▸ WRITTEN EXERCISE
Each line from the start of the entries through the line that contains "return apply_modifiers(tiger)" should be output exactly, please.

▸ TASK MATERIAL
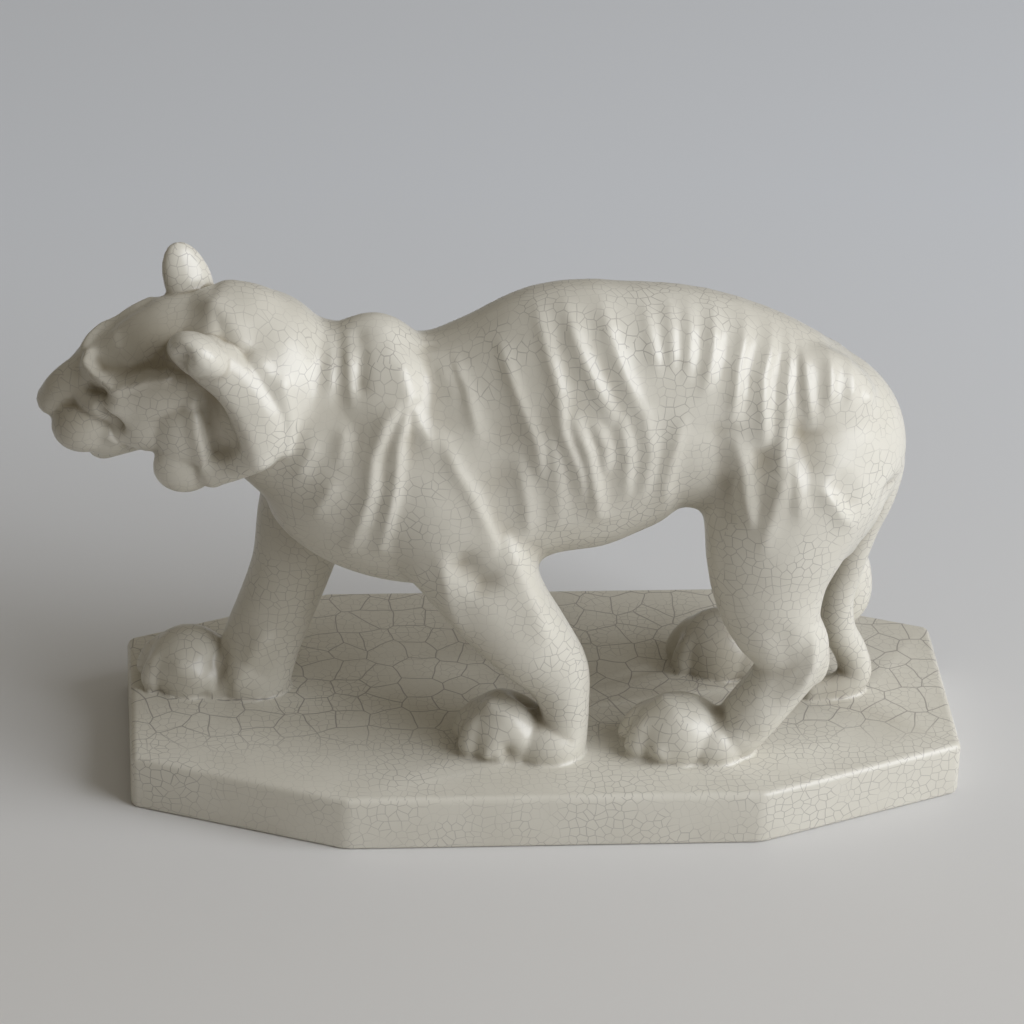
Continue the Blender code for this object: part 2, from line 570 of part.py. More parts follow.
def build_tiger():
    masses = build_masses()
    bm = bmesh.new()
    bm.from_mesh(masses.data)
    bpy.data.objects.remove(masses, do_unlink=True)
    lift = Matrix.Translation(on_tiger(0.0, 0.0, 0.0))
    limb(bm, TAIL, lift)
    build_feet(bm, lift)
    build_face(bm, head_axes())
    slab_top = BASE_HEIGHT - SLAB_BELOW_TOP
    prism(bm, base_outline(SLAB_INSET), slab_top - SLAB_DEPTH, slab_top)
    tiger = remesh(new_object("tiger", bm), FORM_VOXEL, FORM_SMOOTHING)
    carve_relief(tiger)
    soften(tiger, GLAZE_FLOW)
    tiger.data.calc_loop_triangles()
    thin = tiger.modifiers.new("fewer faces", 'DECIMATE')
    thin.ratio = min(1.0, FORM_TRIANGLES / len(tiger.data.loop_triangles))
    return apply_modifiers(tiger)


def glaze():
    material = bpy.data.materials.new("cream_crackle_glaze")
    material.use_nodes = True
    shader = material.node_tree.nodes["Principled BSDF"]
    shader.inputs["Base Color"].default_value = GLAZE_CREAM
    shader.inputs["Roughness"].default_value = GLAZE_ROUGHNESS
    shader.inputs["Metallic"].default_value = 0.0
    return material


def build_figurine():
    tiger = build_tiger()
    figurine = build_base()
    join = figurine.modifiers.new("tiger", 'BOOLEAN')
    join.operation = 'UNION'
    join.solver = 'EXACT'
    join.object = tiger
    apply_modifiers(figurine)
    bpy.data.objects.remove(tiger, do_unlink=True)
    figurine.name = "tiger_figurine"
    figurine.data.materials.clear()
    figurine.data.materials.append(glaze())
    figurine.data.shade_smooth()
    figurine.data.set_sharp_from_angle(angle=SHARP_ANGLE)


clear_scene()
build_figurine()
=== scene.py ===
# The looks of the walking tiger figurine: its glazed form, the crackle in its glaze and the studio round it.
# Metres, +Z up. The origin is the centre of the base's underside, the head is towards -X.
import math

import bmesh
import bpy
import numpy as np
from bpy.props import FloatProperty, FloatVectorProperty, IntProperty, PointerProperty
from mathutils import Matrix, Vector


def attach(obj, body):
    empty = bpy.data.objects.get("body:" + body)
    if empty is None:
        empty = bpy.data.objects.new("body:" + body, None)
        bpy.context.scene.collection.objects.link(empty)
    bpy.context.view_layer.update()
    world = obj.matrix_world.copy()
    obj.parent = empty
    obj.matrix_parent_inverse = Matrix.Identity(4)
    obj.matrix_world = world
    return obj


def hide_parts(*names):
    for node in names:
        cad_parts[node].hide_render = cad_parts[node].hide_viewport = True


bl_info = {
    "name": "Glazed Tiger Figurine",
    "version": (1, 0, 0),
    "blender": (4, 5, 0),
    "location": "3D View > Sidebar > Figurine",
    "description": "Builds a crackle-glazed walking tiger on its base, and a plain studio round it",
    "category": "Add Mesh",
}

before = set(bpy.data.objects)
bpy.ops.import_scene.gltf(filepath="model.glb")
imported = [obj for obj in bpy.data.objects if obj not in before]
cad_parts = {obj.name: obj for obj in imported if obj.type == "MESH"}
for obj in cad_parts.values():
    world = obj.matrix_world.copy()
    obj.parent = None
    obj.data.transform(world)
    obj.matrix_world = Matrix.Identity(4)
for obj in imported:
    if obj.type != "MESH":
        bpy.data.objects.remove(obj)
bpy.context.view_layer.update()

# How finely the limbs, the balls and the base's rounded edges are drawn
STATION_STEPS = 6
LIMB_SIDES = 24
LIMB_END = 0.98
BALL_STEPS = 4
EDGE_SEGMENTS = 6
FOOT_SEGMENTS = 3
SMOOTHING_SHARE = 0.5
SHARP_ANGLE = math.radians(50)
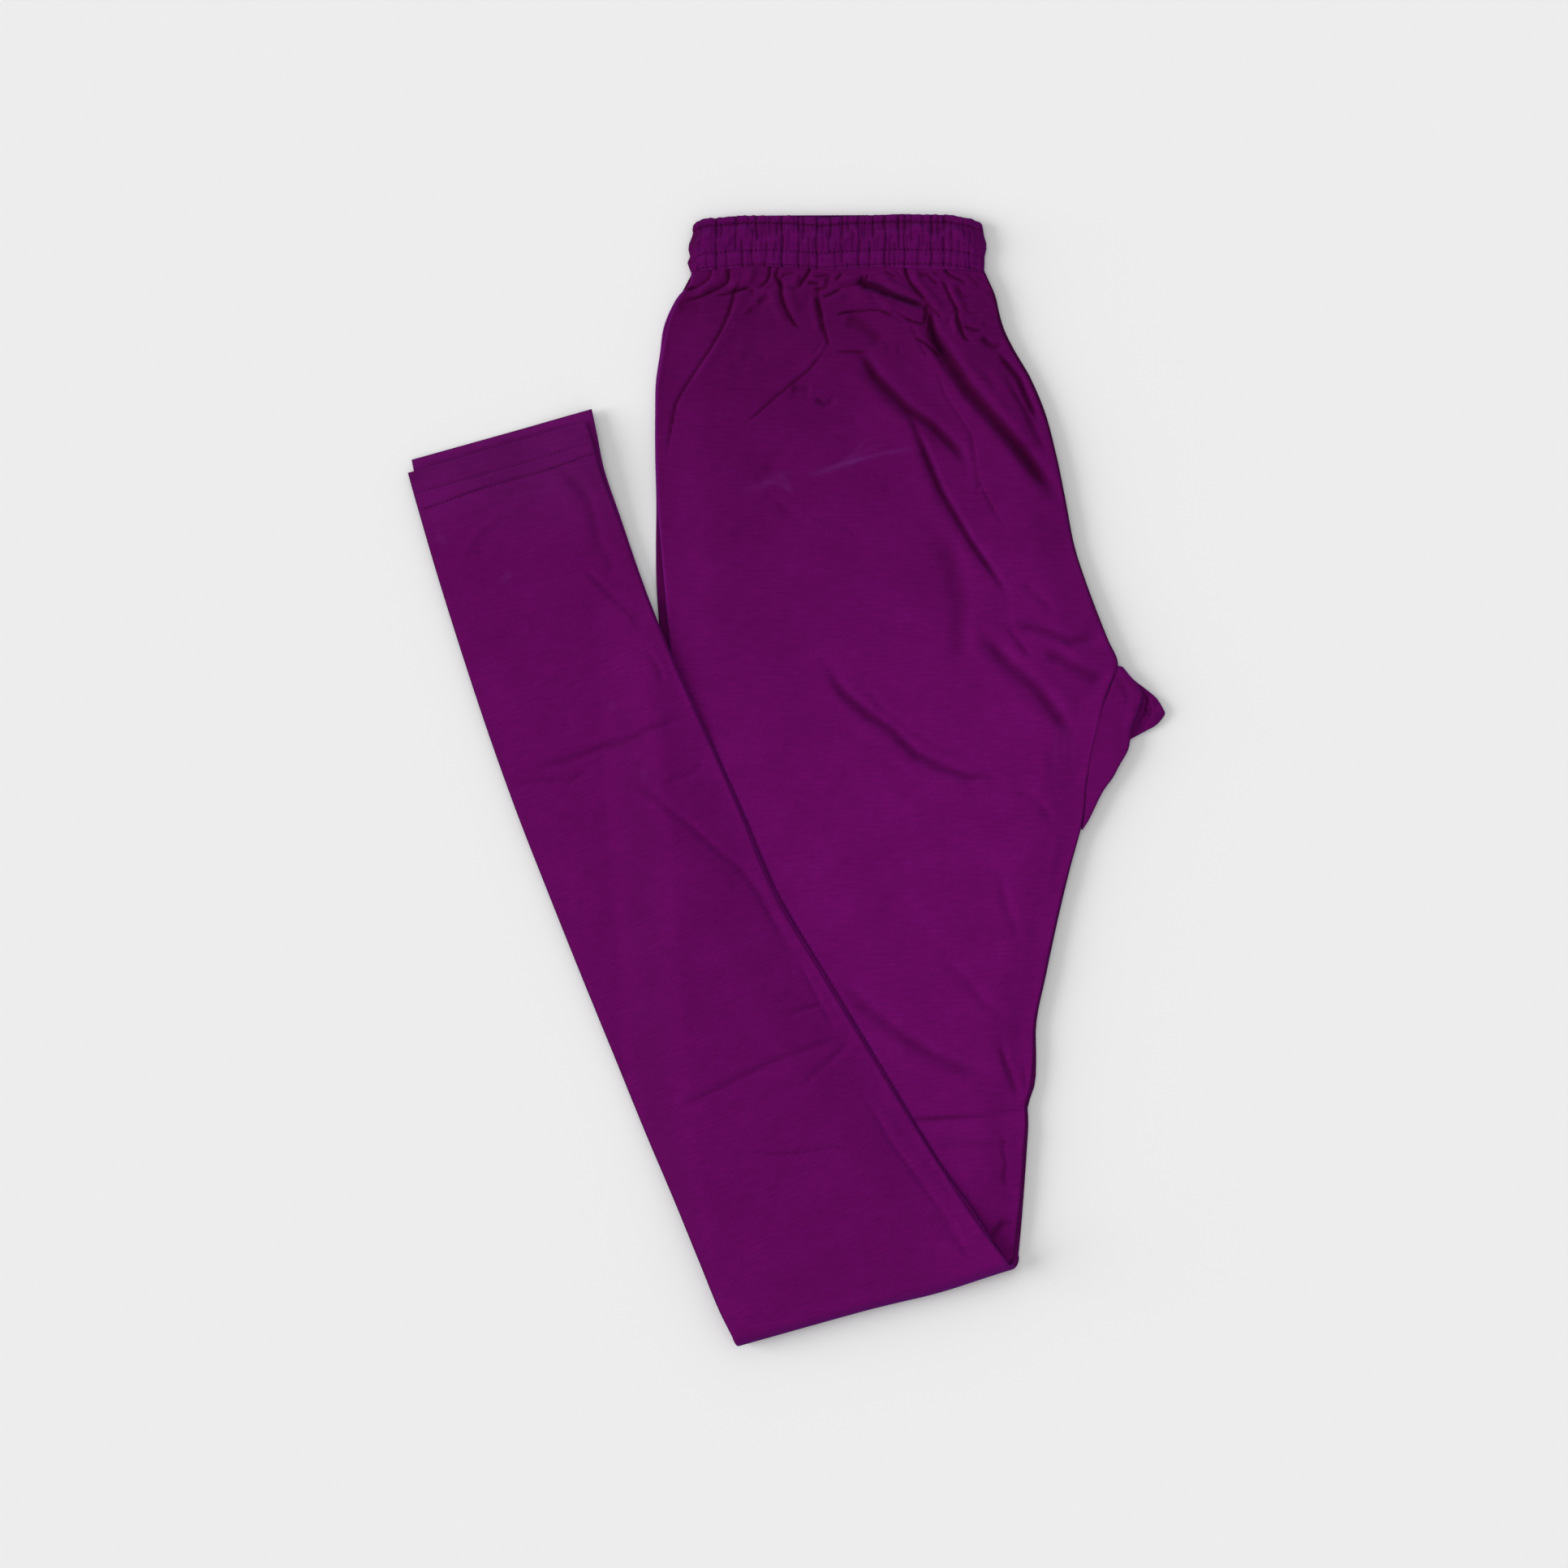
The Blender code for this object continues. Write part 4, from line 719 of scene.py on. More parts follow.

▸ FINAL RESULT
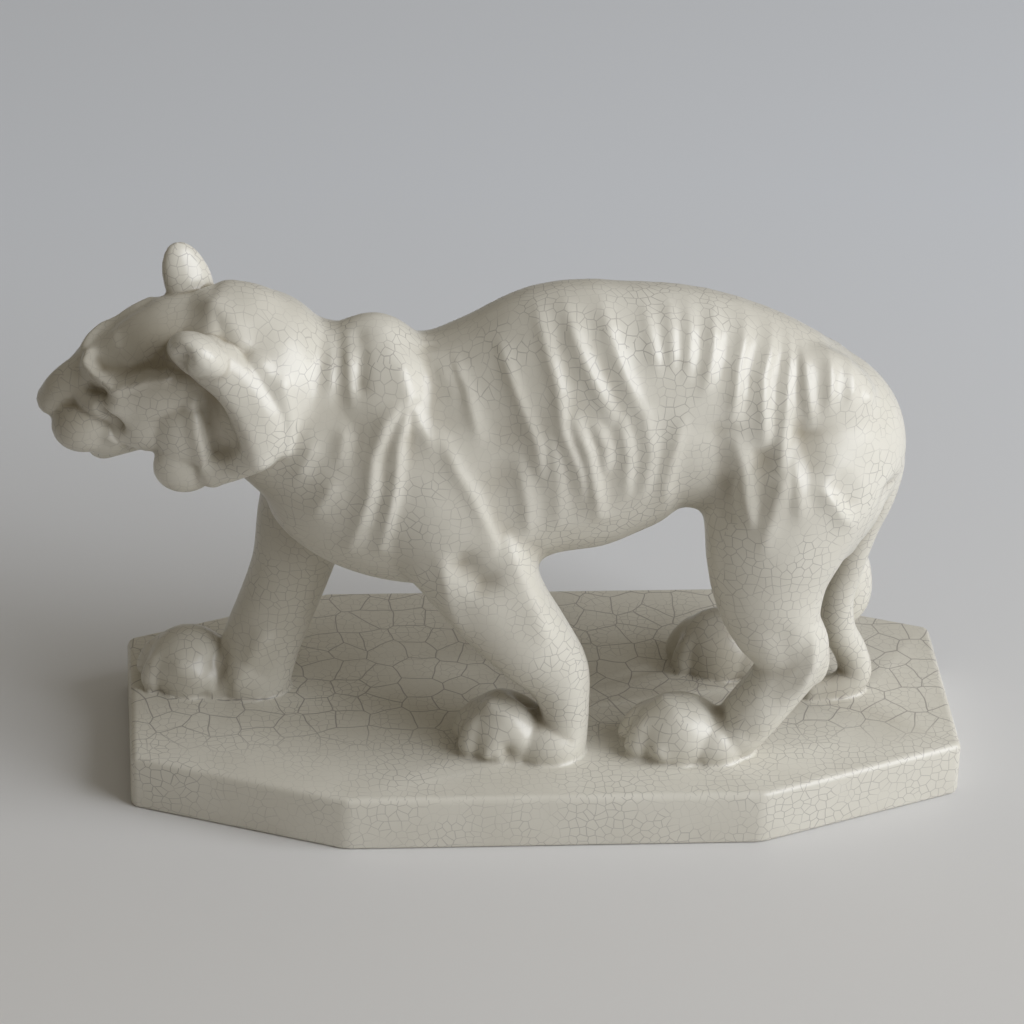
Continue the Blender code for this object: part 2, from line 570 of part.py. More parts follow.
def build_tiger():
    masses = build_masses()
    bm = bmesh.new()
    bm.from_mesh(masses.data)
    bpy.data.objects.remove(masses, do_unlink=True)
    lift = Matrix.Translation(on_tiger(0.0, 0.0, 0.0))
    limb(bm, TAIL, lift)
    build_feet(bm, lift)
    build_face(bm, head_axes())
    slab_top = BASE_HEIGHT - SLAB_BELOW_TOP
    prism(bm, base_outline(SLAB_INSET), slab_top - SLAB_DEPTH, slab_top)
    tiger = remesh(new_object("tiger", bm), FORM_VOXEL, FORM_SMOOTHING)
    carve_relief(tiger)
    soften(tiger, GLAZE_FLOW)
    tiger.data.calc_loop_triangles()
    thin = tiger.modifiers.new("fewer faces", 'DECIMATE')
    thin.ratio = min(1.0, FORM_TRIANGLES / len(tiger.data.loop_triangles))
    return apply_modifiers(tiger)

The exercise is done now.